The viral campaign generated nearly a half-million YouTube views of agent postings, more than 70,000 Flickr views, and more than 10.7 million Twitter impressions.
Fiesta Movement clearly created momentum that helped Ford’s marketing when the car actually began hitting showrooms in June. So far, Ford has delivered about 3,000 Fiestas, said Ken Czubay, Ford’s vice president of U.S. sales, and “we’re very pleased with our progress.”
Three additional factors contributed to Ford’s enthusiasm about the early returns on Fiesta, Czubay told automotive journalists on Tuesday in Ford’s conference call about July sales.

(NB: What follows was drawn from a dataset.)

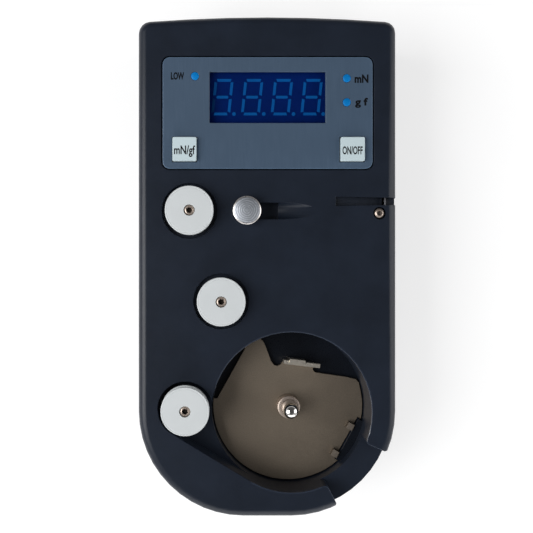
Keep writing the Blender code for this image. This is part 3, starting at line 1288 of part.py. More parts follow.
def spindle():
    """Domed pin with a collar; it is riveted through the plate."""
    tip = PLATE_TOP + SPINDLE_RISE
    collar_base = PLATE_TOP + GAP
    collar_top = collar_base + SPINDLE_COLLAR_HEIGHT
    chamfer = (SPINDLE_COLLAR_RADIUS - SPINDLE_RADIUS) / 4
    dome = arc((0, tip - SPINDLE_RADIUS), SPINDLE_RADIUS, math.pi / 2, 0, CORNER_STEPS)
    profile = dome + [
        (SPINDLE_RADIUS, collar_top),
        (SPINDLE_COLLAR_RADIUS - chamfer, collar_top),
        (SPINDLE_COLLAR_RADIUS, collar_top - chamfer),
        (SPINDLE_COLLAR_RADIUS, collar_base),
        (SPINDLE_NECK_RADIUS, collar_base),
        (SPINDLE_NECK_RADIUS, PLATE_BASE - GAP),
        (SPINDLE_STUB_RADIUS, PLATE_BASE - GAP),
        (SPINDLE_STUB_RADIUS, PLATE_BASE - GAP - SPINDLE_STUB_LENGTH),
        (0, PLATE_BASE - GAP - SPINDLE_STUB_LENGTH),
    ]
    smooth(turned_object("spindle", profile, WELL, "spindle_steel", SMALL_STEPS))


def lie_along_x(obj, start, y, direction):
    """Turn an upright piece so that its base is at start and its axis runs along +X or -X."""
    obj.location = (start, y, BATTERY_Z)
    obj.rotation_euler = (0, direction * math.pi / 2, 0)


def batteries():
    """Two cells side by side, head to tail, with their contacts and springs."""
    radius = BATTERY_RADIUS
    edge = BATTERY_EDGE
    nub_top = BATTERY_LENGTH + BATTERY_NUB_HEIGHT
    profile = [
        (0, nub_top),
        (BATTERY_NUB_RADIUS, nub_top),
        (BATTERY_NUB_RADIUS, BATTERY_LENGTH),
        (radius - edge, BATTERY_LENGTH),
        (radius, BATTERY_LENGTH - edge),
        (radius, edge),
        (radius - edge, 0),
        (0, 0),
    ]
    plate_far = BAY_HALF_LENGTH - GAP
    plate_near = plate_far - CONTACT_THICKNESS
    spring_end = plate_near - GAP
    half = CONTACT_HEIGHT / 2
    low_z = BATTERY_Z - half
    high_z = BATTERY_Z + half
    rows = {1: PANEL.y + BATTERY_PITCH / 2, -1: PANEL.y - BATTERY_PITCH / 2}
    for number, (direction, y) in enumerate(rows.items(), 1):
        base = spring_end - GAP - BATTERY_NUB_HEIGHT - BATTERY_LENGTH
        battery = turned_object(f"battery_{number}", profile, (0, 0), "battery_sleeve", BATTERY_STEPS)
        lie_along_x(battery, direction * base, y, direction)
        smooth(battery)
    contacts = {
        "bridge_contact": (-1, rows[-1] - half, rows[1] + half),
        "positive_contact": (1, rows[1] - half, rows[1] + half),
        "negative_contact": (1, rows[-1] - half, rows[-1] + half),
    }
    for name, (side, near, far) in contacts.items():
        ends = sorted((side * plate_near, side * plate_far))
        mesh = box_mesh(name, (ends[0], near, low_z), (ends[1], far, high_z))
        part_object(name, mesh, "contact_nickel")
    contact_spring("bridge_spring", -spring_end, rows[1], 1)
    contact_spring("negative_spring", spring_end, rows[-1], -1)


def contact_spring(name, start, y, direction):
    """A coil between a contact plate and the flat end of a cell."""
    curve = bpy.data.curves.new(name, "CURVE")
    curve.dimensions = "3D"
    curve.bevel_depth = SPRING_WIRE / 2
    curve.bevel_resolution = 1
    curve.use_fill_caps = True
    steps = SPRING_TURNS * SPRING_TURN_STEPS
    spline = curve.splines.new("POLY")
    spline.points.add(steps)
    length = SPRING_LENGTH - SPRING_WIRE - 2 * GAP
    for step, knot in enumerate(spline.points):
        angle = step * 2 * math.pi / SPRING_TURN_STEPS
        x = direction * (SPRING_WIRE / 2 + length * step / steps)
        ring = polar(SPRING_RADIUS, angle)
        knot.co = (start + x, y + ring.x, BATTERY_Z + ring.y, 1)
    curve.materials.append(MATERIALS["contact_nickel"])
    spring = bpy.data.objects.new(name, curve)
    PARTS.objects.link(spring)


def make_materials():
    material("case_black", (0.012, 0.013, 0.016), 0.42)
    material("panel_blue", (0.065, 0.105, 0.17), 0.35)
    material("window_blue", (0.0, 0.008, 0.06), 0.08)
    material("display_dark", (0.02, 0.022, 0.03), 0.5)
    material("lamp_blue", (0.0, 0.2, 0.6), 0.2)
    material("button_white", (0.62, 0.66, 0.68), 0.4)
    material("pulley_white", (0.78, 0.79, 0.77), 0.35)
    material("switch_black", (0.015, 0.015, 0.016), 0.5)
    material("board_green", (0.01, 0.13, 0.05), 0.45)
    material("aluminium", (0.55, 0.56, 0.58), 0.35, 1.0)
    material("nickel", (0.32, 0.28, 0.24), 0.32, 1.0)
    material("spindle_steel", (0.6, 0.58, 0.55), 0.12, 1.0)
    material("blade_steel", (0.5, 0.5, 0.52), 0.2, 1.0)
    material("screw_nickel", (0.5, 0.42, 0.36), 0.28, 1.0)
    material("screw_steel", (0.35, 0.35, 0.37), 0.35, 1.0)
    material("bush_brass", (0.6, 0.45, 0.2), 0.3, 1.0)
    material("magnet_grey", (0.3, 0.3, 0.31), 0.3, 1.0)
    material("contact_nickel", (0.62, 0.6, 0.56), 0.25, 1.0)
    material("battery_sleeve", (0.05, 0.12, 0.3), 0.35)
    material("gauge_amber", (0.5, 0.25, 0.04), 0.4)
    material("cable_grey", (0.3, 0.3, 0.32), 0.5)


make_materials()
front_case()
rear_case()
battery_door()
display_panel()
led_display()
lamps()
buttons()
main_board()
case_screws()
load_cell()
pulleys()
thread_post()
cutter()
adapter()
batteries()
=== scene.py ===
"""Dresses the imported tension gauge: smooth shells, turned parts, the display, its words and finishes."""

import json
import math

import bpy
from bpy.props import FloatProperty, FloatVectorProperty, IntProperty, PointerProperty, StringProperty
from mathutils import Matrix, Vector

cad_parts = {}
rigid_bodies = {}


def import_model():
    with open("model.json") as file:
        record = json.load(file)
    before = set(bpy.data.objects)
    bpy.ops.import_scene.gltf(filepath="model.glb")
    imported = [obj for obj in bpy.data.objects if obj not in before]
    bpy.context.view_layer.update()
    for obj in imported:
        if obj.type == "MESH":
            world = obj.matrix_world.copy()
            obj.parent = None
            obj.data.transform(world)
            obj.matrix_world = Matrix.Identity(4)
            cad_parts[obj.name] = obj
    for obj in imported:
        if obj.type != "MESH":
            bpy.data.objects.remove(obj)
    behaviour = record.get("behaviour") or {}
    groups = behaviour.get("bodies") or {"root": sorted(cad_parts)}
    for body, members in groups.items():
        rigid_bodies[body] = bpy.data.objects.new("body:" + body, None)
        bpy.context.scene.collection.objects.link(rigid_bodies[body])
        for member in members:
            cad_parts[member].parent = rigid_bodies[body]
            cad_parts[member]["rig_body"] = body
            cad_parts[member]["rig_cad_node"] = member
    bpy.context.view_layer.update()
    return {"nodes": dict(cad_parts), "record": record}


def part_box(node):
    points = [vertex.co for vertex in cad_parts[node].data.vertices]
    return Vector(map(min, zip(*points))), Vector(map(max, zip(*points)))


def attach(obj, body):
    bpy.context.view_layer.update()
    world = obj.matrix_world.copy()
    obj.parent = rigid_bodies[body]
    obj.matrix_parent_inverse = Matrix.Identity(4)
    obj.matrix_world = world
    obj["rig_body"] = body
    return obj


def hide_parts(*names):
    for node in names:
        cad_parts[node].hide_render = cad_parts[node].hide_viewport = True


bl_info = {
    "name": "Tension Gauge Dressing",
    "version": (1, 0, 0),
    "blender": (4, 5, 0),
    "location": "3D View > Sidebar > Gauge",
    "description": "Models and paints the visible pieces of a digital tension gauge around its packed solids",
    "category": "Add Mesh",
}

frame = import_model()

MM = 0.001
PANEL_LOW, PANEL_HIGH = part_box("display_panel")
WINDOW_LOW, WINDOW_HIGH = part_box("display_window")
WINDOW_MIDDLE = (WINDOW_LOW + WINDOW_HIGH) / 2
LAMPS = ("low_lamp", "millinewton_lamp", "gram_force_lamp")
BUTTONS = ("unit_button", "power_button")

# Two corners, two faces' slopes or two heights that differ by less than this count as the same
SAME_PLACE = 0.002 * MM
SAME_PLANE = math.radians(0.4)
NEAR = 0.02 * MM
# Edges that turn more than this can be rounded, or stay sharp when shaded
SHARP_EDGE = math.radians(30)
SHARP_SHADE = math.radians(35)
ROUNDING_STEPS = 2
ROUND_STEPS = 96
SMALL_STEPS = 48
SOCKET_SIDES = 6

WELL_RADIUS = 20 * MM
# Where the finger gap ends, in degrees round the well's middle, and how far round its corners reach
GAP_ENDS = (-22.8, -63.7)
GAP_END_REACH = 5
# The way from the spindle to the adapter's key and notch
KEY_ANGLE = math.radians(-29.4)
PLATE_THICKNESS = 1.0 * MM

# What the colour settings have in common
COLOUR = dict(subtype="COLOR", size=3, min=0, max=1)


class GaugeSettings(bpy.types.PropertyGroup):
    """Sizes and colours of the dressed gauge."""

    case_colour: FloatVectorProperty(
        name="Case", description="Colour of the moulded shells", default=(0.0112, 0.0158, 0.0262), **COLOUR
    )
    panel_colour: FloatVectorProperty(
        name="Panel", description="Colour of the display panel", default=(0.06, 0.096, 0.148), **COLOUR
    )
    window_colour: FloatVectorProperty(
        name="Window", description="Colour of the display's filter", default=(0.0004, 0.0105, 0.085), **COLOUR
    )
    segment_colour: FloatVectorProperty(
        name="Segments", description="Colour of the display's bars", default=(0.0015, 0.115, 0.39), **COLOUR
    )
    lamp_colour: FloatVectorProperty(
        name="Lamps", description="Colour of the indicator lamps", default=(0.0, 0.17, 0.49), **COLOUR
    )
    button_colour: FloatVectorProperty(
        name="Buttons", description="Colour of the two button caps", default=(0.555, 0.665, 0.70), **COLOUR
    )
    pulley_colour: FloatVectorProperty(
        name="Pulleys", description="Colour of the thread pulleys", default=(0.62, 0.65, 0.66), **COLOUR
    )
    plate_colour: FloatVectorProperty(
        name="Plate", description="Colour of the adapter plate", default=(0.306, 0.257, 0.202), **COLOUR
    )
    rim_rounding: FloatProperty(
        name="Rim rounding", description="Rounding of the recesses' moulded rims", unit="LENGTH",
        default=0.24 * MM, min=0.02 * MM, max=0.3 * MM,
    )
    well_rounding: FloatProperty(
        name="Well rounding", description="Rounding of the well's rim and its finger gap", unit="LENGTH",
        default=0.36 * MM, min=0.1 * MM, max=0.8 * MM,
    )
    sheet_rounding: FloatProperty(
        name="Sheet rounding", description="Rounding of the plate's punched edges", unit="LENGTH",
        default=0.09 * MM, min=0.02 * MM, max=0.2 * MM,
    )
    segment_width: FloatProperty(
        name="Segment width", description="Width of a bar of the display", unit="LENGTH",
        default=0.8 * MM, min=0.3 * MM, max=1.5 * MM,
    )
    digit_height: FloatProperty(
        name="Digit height", description="Between the middles of the top and bottom bars", unit="LENGTH",
        default=8.5 * MM, min=5 * MM, max=10 * MM,
    )
    digit_width: FloatProperty(
        name="Digit width", description="Between the middles of the side bars", unit="LENGTH",
        default=4.1 * MM, min=2 * MM, max=6 * MM,
    )
    digit_pitch: FloatProperty(
        name="Digit pitch", description="From one digit to the next", unit="LENGTH",
        default=7.52 * MM, min=5 * MM, max=9 * MM,
    )
    digit_slant: FloatProperty(
        name="Digit slant", description="Lean of the digits", subtype="ANGLE",
        default=math.radians(6), min=0, max=math.radians(15),
    )
    digit_count: IntProperty(name="Digits", description="Number of digits", default=4, min=1, max=6)
    print_thickness: FloatProperty(
        name="Print", description="Thickness of the printed labels", unit="LENGTH",
        default=0.02 * MM, min=0.005 * MM, max=0.1 * MM,
    )
    unit_label: StringProperty(name="Unit button", description="Label on the left button", default="mN/gf")
    power_label: StringProperty(
        name="Power button", description="Label on the right button", default="ON/OFF"
    )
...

First, Fiesta is selling well in Southern California, a “very competitive small-car market” where imports historically have held sway in the segment. Second, Czubay said, Fiesta is enjoying “a greater percentage of 35-and-under” buyers than many of its competitors. That’s largely where Ford’s strong social-media campaign has kicked in. Few of its target customers for Fiesta were even born when the first version of Fiesta hit the market in the Seventies.
Third, he noted, the mix of sales of variously equipped versions of Fiesta “has been even stronger than we’d planned.” About 40 percent of sales have been highly loaded versions of the car, and 62 percent are hatchbacks. “That’s a segment where people didn’t know if [loaded models] would sell in the U.S.,” he said.
The Fiesta Movement is now in phase 2 — and if this keeps up, Ford will be partying over the Fiesta for years.